The first track on White Reaper’s debut album is called ‘Make Me Wanna Die’, but the Kentucky quartet are far from maudlin. Instead, ‘White Reaper Does It Again’ is crammed full of punchy punk chaos, all feral and fuzzy and euphoric. Yes, Tony Esposito’s snarled and spat lyrics are driven by emotional negativity (“Now I’m crying on the floor/Cos I don’t think she cares anymore”, ‘I Don’t Think She Cares’), but, with whirling synths and meaty guitars riffing beneath, his lows are transformed into pogoing highs. ‘Wolf Trap Hotel’ zigs and zags around pummelling drums and blankets of distortion, while closer ‘B.T.K’ is a hyperactive race that neatly summarises White Reaper’s modus operandi: simple, unruly and riotously fun.

Rhian Daly

8

Flying Saucer Attack – Instrumentals 2015

While it feels like no musical comeback is truly unlikely nowadays, the first Flying Saucer Attack album since 2000 was anticipated by, presumably, very few. The clandestine status of ‘Instrumentals 2015’ was no doubt helped, though, by being recorded at home by sole member David Pearce. In this respect, it’s a heartening callback to the clutch of great records FSA made in the 90s, which used lo-fi techniques as a weapon and made startlingly original hay from shoegaze, Krautrock and indiepop. Pearce’s return finds him even more hermetic and formless in approach: 15 tracks, all without titles but often captivating in their ebbs and swells of layered guitar. Overlong at almost an hour but, largely, as pretty and organic as crystal.

Noel Gardner

7

De Lux – Generation

Last year, LA duo De Lux released their debut album ‘Voyage’, a glistening mash of post-punk, funk and disco. Its follow-up, they say, is darker but just as much fun. Opening track ‘LA Threshold’ holds up the latter, with daft lyrics like “staying wealthy, taking selfies”, while ‘Simba Simba Simba’ features a James Murphy-esque sardonic vocal line over Nile Rodgers guitar shimmies, and finale ‘Someday Now’ is a sunny piece of jitter funk. For the ‘darker’ ground, ‘No One Really Cares Who You Are’ finds Sean Guerin and Isaac Franco imbuing laser synths and falsetto cries with a dense melancholy, and ‘When Your Life Feels Like A Loss’ has Guerin crooning “You’re not special/You’re just an average guy” but even that sentiment can’t dim De Lux’s sparkle.

Rhian Daly

7

Samantha Crain – Under Branch & Thorn & Tree

When you learn that Samantha Crain is of Choctaw Indian heritage, a certain symmetry rears up.

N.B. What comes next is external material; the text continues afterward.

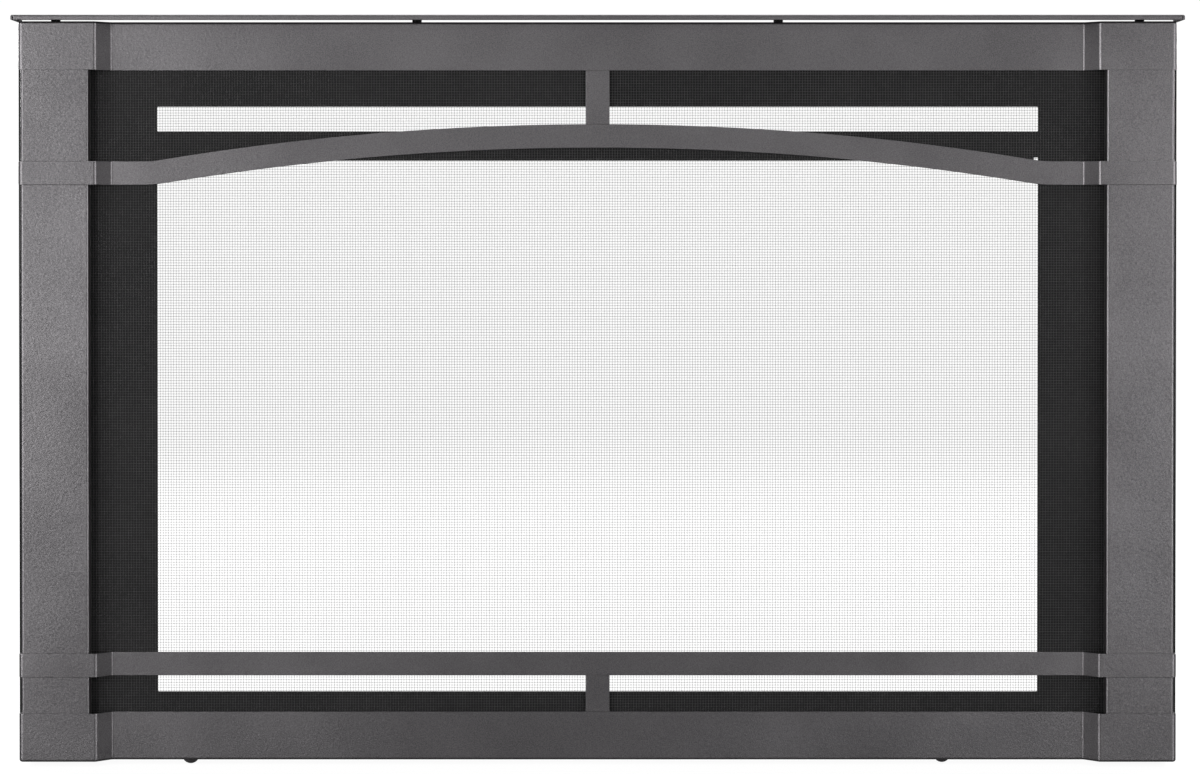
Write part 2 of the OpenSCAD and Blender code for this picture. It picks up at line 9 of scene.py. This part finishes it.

Bobbie Gentry sang about Choctaw Ridge on 1967 classic ‘Ode To Billie Joe’ and Crain shares Gentry’s haunting voice and way with a story. Her fourth album is full of tales of small-town life, as Crain paints a picture of a deceased neighbour on the delicate folk of ‘You Or Mystery’, lets her heart break in public on the string-caressed ‘When You Come Back’ and yearns for escape over the swift acoustic picking of ‘Elk City’. A bit of good-time boogie on ‘Big Rock’ is the only release of tension. Otherwise this is intimate country-folk that’s utterly seductive in its stillness.